------ Supplied data ------

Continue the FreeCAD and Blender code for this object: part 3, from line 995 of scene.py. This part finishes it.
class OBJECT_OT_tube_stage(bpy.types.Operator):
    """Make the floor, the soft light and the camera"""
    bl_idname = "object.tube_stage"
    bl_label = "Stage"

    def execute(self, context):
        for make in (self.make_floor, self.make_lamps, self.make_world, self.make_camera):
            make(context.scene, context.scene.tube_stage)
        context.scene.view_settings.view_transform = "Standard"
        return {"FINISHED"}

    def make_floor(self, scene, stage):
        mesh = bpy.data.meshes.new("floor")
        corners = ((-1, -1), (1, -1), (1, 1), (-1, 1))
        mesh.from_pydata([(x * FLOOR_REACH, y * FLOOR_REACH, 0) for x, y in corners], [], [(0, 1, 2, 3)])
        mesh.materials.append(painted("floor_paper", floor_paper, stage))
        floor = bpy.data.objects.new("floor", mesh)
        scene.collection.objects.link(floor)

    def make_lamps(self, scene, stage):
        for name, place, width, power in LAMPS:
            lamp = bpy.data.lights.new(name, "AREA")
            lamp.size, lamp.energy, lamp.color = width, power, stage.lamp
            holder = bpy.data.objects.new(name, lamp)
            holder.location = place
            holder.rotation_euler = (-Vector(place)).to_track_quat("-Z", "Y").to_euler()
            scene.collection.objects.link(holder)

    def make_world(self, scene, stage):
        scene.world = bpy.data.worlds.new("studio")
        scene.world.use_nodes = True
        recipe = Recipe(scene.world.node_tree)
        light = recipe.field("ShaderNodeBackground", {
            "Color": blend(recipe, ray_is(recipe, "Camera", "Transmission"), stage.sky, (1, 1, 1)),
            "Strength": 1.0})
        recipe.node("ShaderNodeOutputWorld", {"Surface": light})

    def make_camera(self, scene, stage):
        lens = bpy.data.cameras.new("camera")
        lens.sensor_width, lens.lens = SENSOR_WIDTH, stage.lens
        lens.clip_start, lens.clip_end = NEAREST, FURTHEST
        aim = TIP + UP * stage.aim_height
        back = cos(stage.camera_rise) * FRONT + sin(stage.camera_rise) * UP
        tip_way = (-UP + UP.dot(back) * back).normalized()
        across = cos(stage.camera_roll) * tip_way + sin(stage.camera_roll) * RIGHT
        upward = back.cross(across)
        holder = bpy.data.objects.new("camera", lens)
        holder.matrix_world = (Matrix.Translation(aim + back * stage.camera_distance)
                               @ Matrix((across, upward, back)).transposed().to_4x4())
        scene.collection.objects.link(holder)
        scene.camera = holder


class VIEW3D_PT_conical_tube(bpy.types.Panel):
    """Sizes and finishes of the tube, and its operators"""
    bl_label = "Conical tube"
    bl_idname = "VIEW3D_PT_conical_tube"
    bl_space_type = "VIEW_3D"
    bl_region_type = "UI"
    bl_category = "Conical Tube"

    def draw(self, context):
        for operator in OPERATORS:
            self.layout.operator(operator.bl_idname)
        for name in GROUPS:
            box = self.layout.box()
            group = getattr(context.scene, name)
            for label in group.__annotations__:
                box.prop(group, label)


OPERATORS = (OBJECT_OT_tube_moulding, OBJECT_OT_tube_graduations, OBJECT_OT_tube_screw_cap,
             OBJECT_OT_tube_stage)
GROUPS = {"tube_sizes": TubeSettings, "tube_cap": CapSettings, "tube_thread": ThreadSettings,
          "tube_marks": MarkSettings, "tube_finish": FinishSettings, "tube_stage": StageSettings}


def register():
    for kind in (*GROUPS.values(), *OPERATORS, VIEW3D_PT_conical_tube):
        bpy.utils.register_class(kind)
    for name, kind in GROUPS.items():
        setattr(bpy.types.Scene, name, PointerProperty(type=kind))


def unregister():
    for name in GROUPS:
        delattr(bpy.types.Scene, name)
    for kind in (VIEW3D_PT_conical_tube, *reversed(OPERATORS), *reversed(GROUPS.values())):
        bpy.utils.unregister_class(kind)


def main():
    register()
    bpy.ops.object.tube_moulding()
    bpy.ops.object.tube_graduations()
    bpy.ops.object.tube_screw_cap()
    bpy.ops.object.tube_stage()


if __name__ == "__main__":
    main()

------

Task directions → From the very first line of the data through the line with "scene.collection.objects.link(floor)" in it, please reproduce each line exactly and output nothing more.

The response →
Continue the FreeCAD and Blender code for this object: part 3, from line 995 of scene.py. This part finishes it.
class OBJECT_OT_tube_stage(bpy.types.Operator):
    """Make the floor, the soft light and the camera"""
    bl_idname = "object.tube_stage"
    bl_label = "Stage"

    def execute(self, context):
        for make in (self.make_floor, self.make_lamps, self.make_world, self.make_camera):
            make(context.scene, context.scene.tube_stage)
        context.scene.view_settings.view_transform = "Standard"
        return {"FINISHED"}

    def make_floor(self, scene, stage):
        mesh = bpy.data.meshes.new("floor")
        corners = ((-1, -1), (1, -1), (1, 1), (-1, 1))
        mesh.from_pydata([(x * FLOOR_REACH, y * FLOOR_REACH, 0) for x, y in corners], [], [(0, 1, 2, 3)])
        mesh.materials.append(painted("floor_paper", floor_paper, stage))
        floor = bpy.data.objects.new("floor", mesh)
        scene.collection.objects.link(floor)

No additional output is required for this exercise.